The Committee's recommendations

The Committee's recommendations
  1. 890. In the light of its foregoing conclusions, the Committee invites the Governing Body to approve the following recommendations:
    • (a) With a view to bringing the national legislation into full conformity with the principles of freedom of association and collective bargaining and the provisions of the Conventions ratified by the Philippines, the Committee requests the Government:
    • (i) to amend the relevant legislative provisions in order to establish a legislative framework allowing for a fair, independent and speedy certification process and providing adequate protection against acts of interference by employers in such matters;
    • (ii) to pursue the measures already initiated to amend the relevant provisions of the Labor Code and, in particular, article 263(g) concerning the exercise of the right to strike; and
    • (iii) the Committee requests the Government to keep it informed in this respect.
    • (b) Having regard to the principle of bargaining in good faith, the Committee trusts that the Government will make every effort to ensure that the TMPCWA and Toyota Motor Philippines Corporation negotiate in good faith in order to reach a collective agreement.

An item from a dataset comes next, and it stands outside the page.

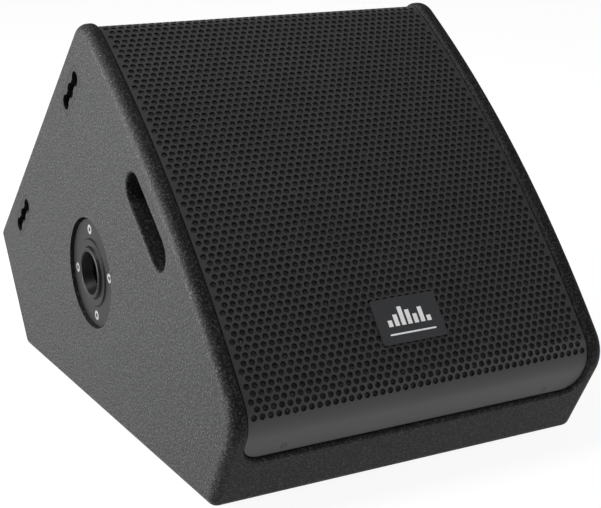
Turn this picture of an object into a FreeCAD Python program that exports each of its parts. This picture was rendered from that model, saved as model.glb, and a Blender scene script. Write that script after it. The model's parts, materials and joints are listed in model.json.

It asks the Government to keep it informed in this respect.
    • (c) While noting that the actions of February 2001 were considered to be illegal strikes, bearing in mind the serious consequences of the dismissals for the workers concerned, the Committee requests the Government to initiate discussions in order to consider the possible reinstatement in their previous employment of the 227 workers of Toyota Motor Philippines Corporation as well as of the union officers declared to have lost their employment status by the National Labor Relations Commission and who are not included among the 227 workers, without discrimination based on trade union activities. If reinstatement is not possible, adequate compensation should be paid to the workers concerned. The Committee requests the Government to keep it informed in this respect as well as of any measures taken to withdraw the criminal charges pressed against some union officers.
    • (d) The Committee requests the Government to consider the possibility of accepting a consultative mission in relation to this case.